Part of a wider justice reform bill, the spying provision has been attacked by the left and rights defenders as an authoritarian snoopers' charter, though Justice Minister Eric Dupond-Moretti insists it would affect only 'dozens of cases a year'.

Covering laptops, cars and other connected objects as well as phones, the measure would allow geolocation of suspects in crimes punishable by at least five years' jail.

Devices could also be remotely activated to record sound and images of people suspected of terror offenses, as well as delinquency and organised crime.

The provisions 'raise serious concerns over infringements of fundamental liberties,' digital rights group La Quadrature du Net wrote in a May statement.

It cited the 'right to security, right to a private life and to private correspondence' and 'the right to come and go freely', calling the proposal part of a 'slide into heavy-handed security'.

During debate on Wednesday, MPs in President Emmanuel Macron's camp inserted an amendment limiting the use of remote spying to 'when justified by the nature and seriousness of the crime' and 'for a strictly proportional duration'.

Any use of the provision must be approved by a judge, while the total duration of the surveillance cannot exceed six months.

And sensitive professions including doctors, journalists, lawyers, judges and MPs would not be legitimate targets.
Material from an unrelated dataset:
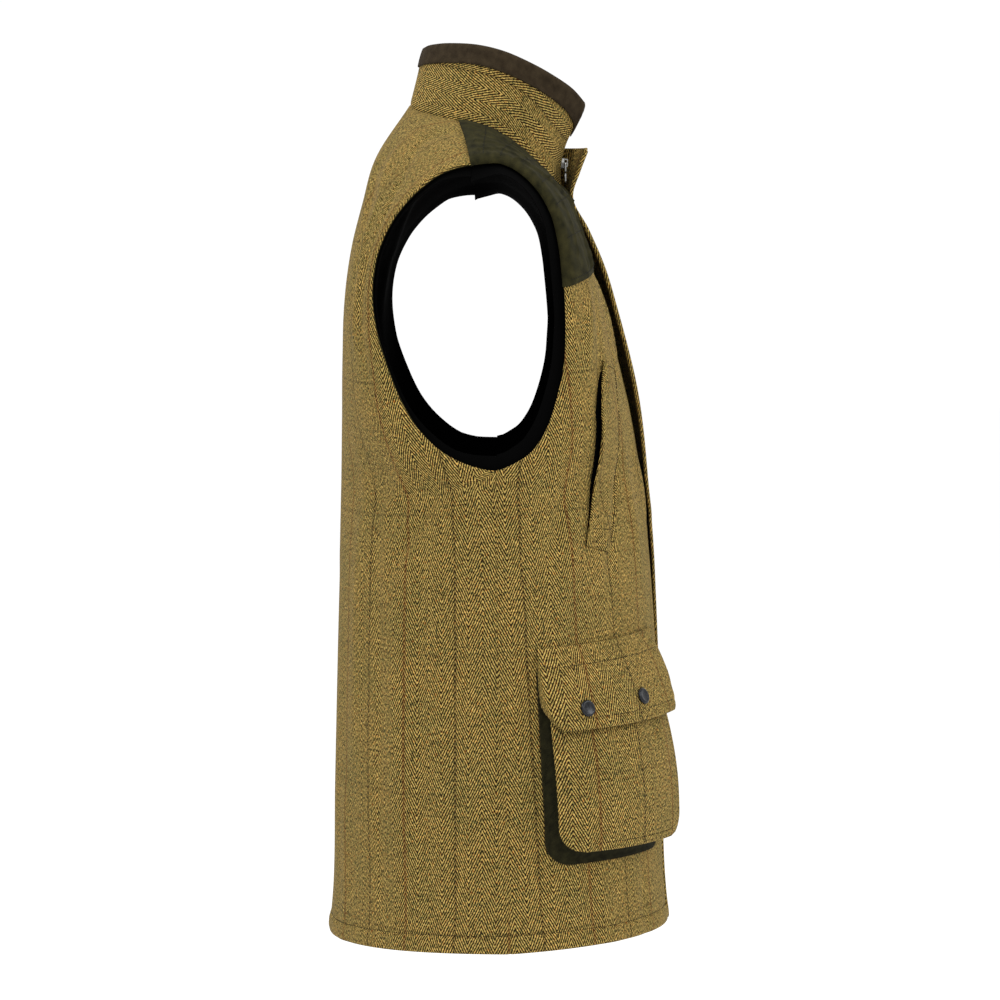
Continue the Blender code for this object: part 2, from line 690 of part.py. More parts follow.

'We're far away from the totalitarianism of ''1984'',' George Orwell's novel about a society under total surveillance, Dupond-Moretti said.

'People's lives will be saved' by the law, he added.

The contested measure, part of an article containing several other provisions, was voted through by National Assembly members as a wider justice overhaul bill making its way through parliament.
Posted by:Skidmark

#3  Electric tape fixes the camera spying but don’t know how to block the sound…
Posted by: Glenmore    2023-07-06 21:24  

#2  They're pretending that they don't already do this, so that they can use the stuff they gather in open court.
Posted by: ed in texas   2023-07-06 16:02  

#1  An ITSEC group, back in 2005 was demo'ing this ability here in the USA. Given some lamely secured configure smart phones, just having the IMEI code opens the door to a lot easy hacks.